There had been a time when it had jumped in every fibre of his soul. He had been a cadet officer then, with only twelve solo hours in the air, under the old rough-and-tumble system of learning to fly. Spinning at that time was an unsolved mystery to him, a ghastly mystery that had meant quick death in a welter of blood, flecked with splinters. Fred McCloud had gone that way, and Johnny Archamboult. For weeks afterward, Johnny’s screams had rung in his ears like a stab of pain, until the mere smell of petrol and fabric dope made the fear crawl into his throat and strangle him. Somehow he had kept on with the rest, under the merciless scourge that lashed one on to fly--and the worse fear of seeing cold scorn in the eyes of the men who taught the lore of thin cloud miles.

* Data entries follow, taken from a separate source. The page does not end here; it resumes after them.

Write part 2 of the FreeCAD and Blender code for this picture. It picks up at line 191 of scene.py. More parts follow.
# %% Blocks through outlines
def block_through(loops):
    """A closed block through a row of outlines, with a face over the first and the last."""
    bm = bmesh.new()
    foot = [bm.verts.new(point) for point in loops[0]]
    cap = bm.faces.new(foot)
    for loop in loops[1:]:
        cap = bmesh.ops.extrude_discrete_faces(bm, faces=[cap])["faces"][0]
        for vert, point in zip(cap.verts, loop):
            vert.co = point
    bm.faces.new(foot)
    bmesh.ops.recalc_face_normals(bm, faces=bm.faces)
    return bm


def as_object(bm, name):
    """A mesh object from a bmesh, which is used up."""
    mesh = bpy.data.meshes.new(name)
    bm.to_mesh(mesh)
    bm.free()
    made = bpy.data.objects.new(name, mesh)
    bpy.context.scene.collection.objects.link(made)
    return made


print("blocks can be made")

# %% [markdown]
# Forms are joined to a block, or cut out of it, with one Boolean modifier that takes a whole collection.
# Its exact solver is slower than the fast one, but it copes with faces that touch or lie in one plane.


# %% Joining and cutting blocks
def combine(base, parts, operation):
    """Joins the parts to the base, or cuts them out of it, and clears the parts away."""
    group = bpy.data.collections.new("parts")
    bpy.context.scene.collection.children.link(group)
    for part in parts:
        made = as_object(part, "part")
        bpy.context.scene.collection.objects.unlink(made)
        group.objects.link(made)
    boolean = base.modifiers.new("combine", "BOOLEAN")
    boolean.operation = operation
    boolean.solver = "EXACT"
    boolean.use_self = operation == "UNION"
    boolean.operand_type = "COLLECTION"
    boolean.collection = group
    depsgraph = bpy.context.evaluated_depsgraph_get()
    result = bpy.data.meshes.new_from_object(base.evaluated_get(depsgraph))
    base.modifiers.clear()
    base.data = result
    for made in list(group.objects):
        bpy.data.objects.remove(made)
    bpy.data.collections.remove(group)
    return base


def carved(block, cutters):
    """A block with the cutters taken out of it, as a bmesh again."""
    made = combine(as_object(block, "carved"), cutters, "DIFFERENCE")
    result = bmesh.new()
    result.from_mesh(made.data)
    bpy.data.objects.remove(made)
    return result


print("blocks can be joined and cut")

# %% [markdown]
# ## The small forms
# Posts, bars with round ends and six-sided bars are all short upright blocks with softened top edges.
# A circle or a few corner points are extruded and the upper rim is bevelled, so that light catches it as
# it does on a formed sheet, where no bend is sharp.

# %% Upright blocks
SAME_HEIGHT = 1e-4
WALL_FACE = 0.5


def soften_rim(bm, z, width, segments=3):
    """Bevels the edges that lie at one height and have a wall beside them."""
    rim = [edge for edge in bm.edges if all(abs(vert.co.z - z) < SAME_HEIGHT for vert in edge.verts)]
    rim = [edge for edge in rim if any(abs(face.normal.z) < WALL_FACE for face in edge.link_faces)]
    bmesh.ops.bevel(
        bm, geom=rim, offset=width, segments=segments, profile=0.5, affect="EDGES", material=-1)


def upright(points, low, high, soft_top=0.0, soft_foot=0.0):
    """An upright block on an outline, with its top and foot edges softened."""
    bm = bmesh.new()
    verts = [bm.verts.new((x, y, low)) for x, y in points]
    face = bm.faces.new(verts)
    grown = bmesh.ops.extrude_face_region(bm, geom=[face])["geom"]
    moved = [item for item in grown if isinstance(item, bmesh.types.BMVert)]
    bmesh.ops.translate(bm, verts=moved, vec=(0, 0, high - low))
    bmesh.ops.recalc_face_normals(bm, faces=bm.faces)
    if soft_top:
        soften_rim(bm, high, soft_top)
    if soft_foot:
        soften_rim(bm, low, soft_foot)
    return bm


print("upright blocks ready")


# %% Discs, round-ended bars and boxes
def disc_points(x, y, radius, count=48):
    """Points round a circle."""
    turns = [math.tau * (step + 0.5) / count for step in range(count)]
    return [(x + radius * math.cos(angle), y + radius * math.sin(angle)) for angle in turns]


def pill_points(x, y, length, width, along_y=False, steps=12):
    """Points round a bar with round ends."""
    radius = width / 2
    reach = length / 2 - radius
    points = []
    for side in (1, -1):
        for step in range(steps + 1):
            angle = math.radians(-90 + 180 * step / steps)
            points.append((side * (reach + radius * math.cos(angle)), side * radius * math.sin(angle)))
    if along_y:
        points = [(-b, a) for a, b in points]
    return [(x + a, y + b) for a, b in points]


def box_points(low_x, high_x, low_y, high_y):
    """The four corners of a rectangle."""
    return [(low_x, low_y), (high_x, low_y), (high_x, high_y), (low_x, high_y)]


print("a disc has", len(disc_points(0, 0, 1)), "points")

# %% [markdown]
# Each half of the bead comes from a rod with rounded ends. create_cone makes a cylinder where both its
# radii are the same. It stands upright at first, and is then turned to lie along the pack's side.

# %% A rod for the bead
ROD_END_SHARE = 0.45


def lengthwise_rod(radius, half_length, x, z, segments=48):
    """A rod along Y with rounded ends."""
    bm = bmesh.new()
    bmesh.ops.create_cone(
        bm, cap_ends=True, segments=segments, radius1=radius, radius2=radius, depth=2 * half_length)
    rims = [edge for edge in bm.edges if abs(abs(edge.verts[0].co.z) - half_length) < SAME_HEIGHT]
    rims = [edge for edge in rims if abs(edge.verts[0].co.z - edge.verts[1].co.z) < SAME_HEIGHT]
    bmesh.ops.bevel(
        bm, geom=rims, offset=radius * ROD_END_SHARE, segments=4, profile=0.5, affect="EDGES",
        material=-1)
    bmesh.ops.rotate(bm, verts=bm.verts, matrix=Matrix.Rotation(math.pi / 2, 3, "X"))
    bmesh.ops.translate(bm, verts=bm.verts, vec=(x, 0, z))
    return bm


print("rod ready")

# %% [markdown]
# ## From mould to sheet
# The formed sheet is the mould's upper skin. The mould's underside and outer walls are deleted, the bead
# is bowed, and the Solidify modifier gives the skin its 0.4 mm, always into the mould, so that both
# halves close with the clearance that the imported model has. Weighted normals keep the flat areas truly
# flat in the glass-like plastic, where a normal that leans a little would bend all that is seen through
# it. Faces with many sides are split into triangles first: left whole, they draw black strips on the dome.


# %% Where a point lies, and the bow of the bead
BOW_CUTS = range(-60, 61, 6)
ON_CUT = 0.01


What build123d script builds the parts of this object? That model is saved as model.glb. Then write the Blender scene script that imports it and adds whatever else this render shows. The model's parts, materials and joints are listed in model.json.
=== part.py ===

The tender twisted and dodged along the hard mud ribbon that ran like a badly healed cicatrix across the pock-scarred face of the fields. Gnarled and bleak, they were fields that had held the weight of blood-crazed men--still held them in unmarked graves, where they had fallen the year before under the steel flail. He had heard stories from his older brother about those fields--the laughing brother who had gone away one day and returned months later without his laugh, only to go away again, not to come back. He had seen pictures in the magazines----But somehow no one had caught their utter bleakness as he saw it now.